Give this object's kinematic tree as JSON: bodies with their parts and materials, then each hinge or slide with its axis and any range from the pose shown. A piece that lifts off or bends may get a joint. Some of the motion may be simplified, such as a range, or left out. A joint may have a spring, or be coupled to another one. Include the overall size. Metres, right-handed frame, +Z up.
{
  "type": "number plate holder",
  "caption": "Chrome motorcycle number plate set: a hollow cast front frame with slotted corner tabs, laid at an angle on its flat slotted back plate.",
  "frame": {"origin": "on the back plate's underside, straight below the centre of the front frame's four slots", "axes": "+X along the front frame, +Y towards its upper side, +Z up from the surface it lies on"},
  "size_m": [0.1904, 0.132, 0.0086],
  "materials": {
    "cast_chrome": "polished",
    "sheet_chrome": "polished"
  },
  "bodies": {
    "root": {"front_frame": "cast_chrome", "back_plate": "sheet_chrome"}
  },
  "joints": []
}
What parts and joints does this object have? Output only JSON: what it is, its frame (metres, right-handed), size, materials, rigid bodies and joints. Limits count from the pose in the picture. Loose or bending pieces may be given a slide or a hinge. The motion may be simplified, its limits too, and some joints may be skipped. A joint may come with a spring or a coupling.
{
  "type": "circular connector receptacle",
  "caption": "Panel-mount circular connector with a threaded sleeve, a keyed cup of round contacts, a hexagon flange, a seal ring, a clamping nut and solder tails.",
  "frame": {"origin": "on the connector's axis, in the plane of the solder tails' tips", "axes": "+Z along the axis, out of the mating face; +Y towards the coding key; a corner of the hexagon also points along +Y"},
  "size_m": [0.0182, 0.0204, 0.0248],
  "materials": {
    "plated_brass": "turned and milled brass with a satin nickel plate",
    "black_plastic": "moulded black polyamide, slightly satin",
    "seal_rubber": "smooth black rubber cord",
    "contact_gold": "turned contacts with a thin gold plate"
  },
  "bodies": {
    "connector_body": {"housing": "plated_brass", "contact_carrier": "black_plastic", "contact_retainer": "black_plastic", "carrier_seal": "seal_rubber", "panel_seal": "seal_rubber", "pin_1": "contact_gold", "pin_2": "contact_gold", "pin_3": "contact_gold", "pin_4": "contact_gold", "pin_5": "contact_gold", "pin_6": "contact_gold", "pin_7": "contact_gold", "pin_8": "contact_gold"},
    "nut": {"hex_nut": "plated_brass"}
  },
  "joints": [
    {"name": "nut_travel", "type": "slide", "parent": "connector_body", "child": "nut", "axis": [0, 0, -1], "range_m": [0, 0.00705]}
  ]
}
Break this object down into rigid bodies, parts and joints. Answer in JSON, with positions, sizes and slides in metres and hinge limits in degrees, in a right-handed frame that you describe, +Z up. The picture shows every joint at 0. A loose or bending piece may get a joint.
----
→ Objective
What is needed here is an exact reproduction of all the entries.

→ Complete answer
Give this object's kinematic tree as JSON: bodies with their parts and materials, then each hinge or slide with its axis and any range from the pose shown. A piece that lifts off or bends may get a joint. Some of the motion may be simplified, such as a range, or left out. A joint may have a spring, or be coupled to another one. Include the overall size. Metres, right-handed frame, +Z up.
{
  "type": "number plate holder",
  "caption": "Chrome motorcycle number plate set: a hollow cast front frame with slotted corner tabs, laid at an angle on its flat slotted back plate.",
  "frame": {"origin": "on the back plate's underside, straight below the centre of the front frame's four slots", "axes": "+X along the front frame, +Y towards its upper side, +Z up from the surface it lies on"},
  "size_m": [0.1904, 0.132, 0.0086],
  "materials": {
    "cast_chrome": "polished",
    "sheet_chrome": "polished"
  },
  "bodies": {
    "root": {"front_frame": "cast_chrome", "back_plate": "sheet_chrome"}
  },
  "joints": []
}
What parts and joints does this object have? Output only JSON: what it is, its frame (metres, right-handed), size, materials, rigid bodies and joints. Limits count from the pose in the picture. Loose or bending pieces may be given a slide or a hinge. The motion may be simplified, its limits too, and some joints may be skipped. A joint may come with a spring or a coupling.
{
  "type": "circular connector receptacle",
  "caption": "Panel-mount circular connector with a threaded sleeve, a keyed cup of round contacts, a hexagon flange, a seal ring, a clamping nut and solder tails.",
  "frame": {"origin": "on the connector's axis, in the plane of the solder tails' tips", "axes": "+Z along the axis, out of the mating face; +Y towards the coding key; a corner of the hexagon also points along +Y"},
  "size_m": [0.0182, 0.0204, 0.0248],
  "materials": {
    "plated_brass": "turned and milled brass with a satin nickel plate",
    "black_plastic": "moulded black polyamide, slightly satin",
    "seal_rubber": "smooth black rubber cord",
    "contact_gold": "turned contacts with a thin gold plate"
  },
  "bodies": {
    "connector_body": {"housing": "plated_brass", "contact_carrier": "black_plastic", "contact_retainer": "black_plastic", "carrier_seal": "seal_rubber", "panel_seal": "seal_rubber", "pin_1": "contact_gold", "pin_2": "contact_gold", "pin_3": "contact_gold", "pin_4": "contact_gold", "pin_5": "contact_gold", "pin_6": "contact_gold", "pin_7": "contact_gold", "pin_8": "contact_gold"},
    "nut": {"hex_nut": "plated_brass"}
  },
  "joints": [
    {"name": "nut_travel", "type": "slide", "parent": "connector_body", "child": "nut", "axis": [0, 0, -1], "range_m": [0, 0.00705]}
  ]
}
Break this object down into rigid bodies, parts and joints. Answer in JSON, with positions, sizes and slides in metres and hinge limits in degrees, in a right-handed frame that you describe, +Z up. The picture shows every joint at 0. A loose or bending piece may get a joint.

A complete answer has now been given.